Water running, gargling. So scared.

He has no reason to be nervous. It's his house, his bedroom. You came because he asked you to, weeks ago; he's been too sick, kicking alcohol, kicking heroin, his missed dialysis, to consider bedding the pretty girl who probably saved his life.

You're nervous, though. You're in vintage velvet; you dressed to seduce him. All you want is behind that bathroom door, brushing his teeth.

In a moment he'll come out, and unbutton those buttons. The only thing on the other side of the door will be the cats.

And the closed door opens.


Kalshane - Sep 26, 2005 7:26:31 pm PDT #4351 of 10001
GS: If you had to choose between kicking evil in the head or the behind, which would you choose, and why? Minsc: I'm not sure I understand the question. I have two feet, do I not? You do not take a small plate when the feast of evil welcomes seconds.

No drabble ideas yet, unfortunately.

As for the WIP, I seem to have hit a wall. Only managed to get 500 words done tonight and even those were like pulling teeth. I don't have a good feeling about them at all, but we'll see what the re-read looks like tomorrow. I have no idea where to go from here. I know what the end looks like, but keeping with my average chapter sizes, I've 5 chapters worth to write before the climax and the ending and I don't know what to do with them. And it's not just because I'm aiming for 75-80,000 word count; the characters aren't ready for it yet. The protagonist, in particular, still has some growing to do. I'm just not sure how to get them ready.

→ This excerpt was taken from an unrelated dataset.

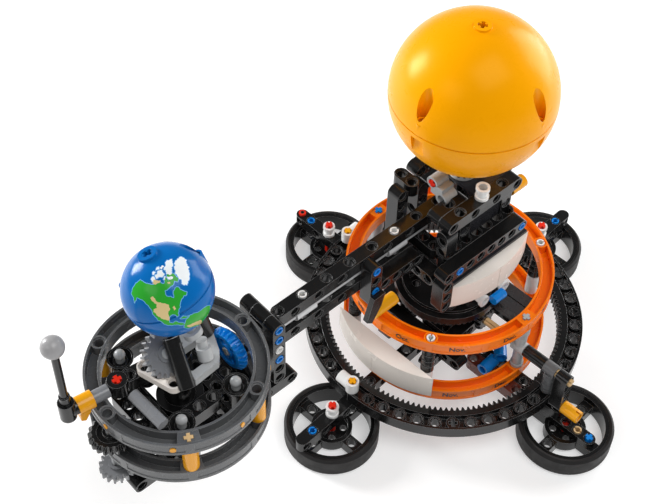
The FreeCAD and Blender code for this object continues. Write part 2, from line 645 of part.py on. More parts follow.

I'm wondering if it's worth trying to just plug on if nothing comes to me before I sit down to write tomorrow or if should just skip to the climax (but not to my lou, because that would be silly) get it down since that's what's strongest in my head right now and then see if I can fill in the blanks after that.

This has always been my problems with things I write. I know the beginning and end and a couple of the steps along the way, but the spaces in between are what I have a lot of trouble with. At least I got about 2/3 of the way before the gaps started showing themselves with this one.


deborah grabien - Sep 26, 2005 7:43:19 pm PDT #4352 of 10001
It really doesn't matter. It's just an opinion. Don't worry about it. Not worth the hassle.

Kalshane, do you have WIP readers? I find them invaluable.


Susan W. - Sep 26, 2005 8:06:00 pm PDT #4353 of 10001
Good Trouble and Righteous Fights

Kalshane, every writer is different, but in my grand experience of writing two as-yet-unpublished manuscripts, I've had better luck with pushing through more or less in order. With my first book, I skipped around a lot. It took me a long time to finish, and the result was a bit disjointed. The second book I started writing in its current form in February, and I finished my 125,000-word rough draft a little over a week and a half ago, plowing through from Page One to The End in order.

Keep in mind that you'll be editing this thing, so if the character development or whatever isn't quite where you want it, you can layer it in on the next pass through. But really, it's all about figuring out a process that works for you. Writing is the reverse of one size fits all.


deborah grabien - Sep 26, 2005 8:13:32 pm PDT #4354 of 10001
It really doesn't matter. It's just an opinion. Don't worry about it. Not worth the hassle.

But really, it's all about figuring out a process that works for you.

Yep. Gather as much information as you can and as much as you feel comfortable with, and see what works.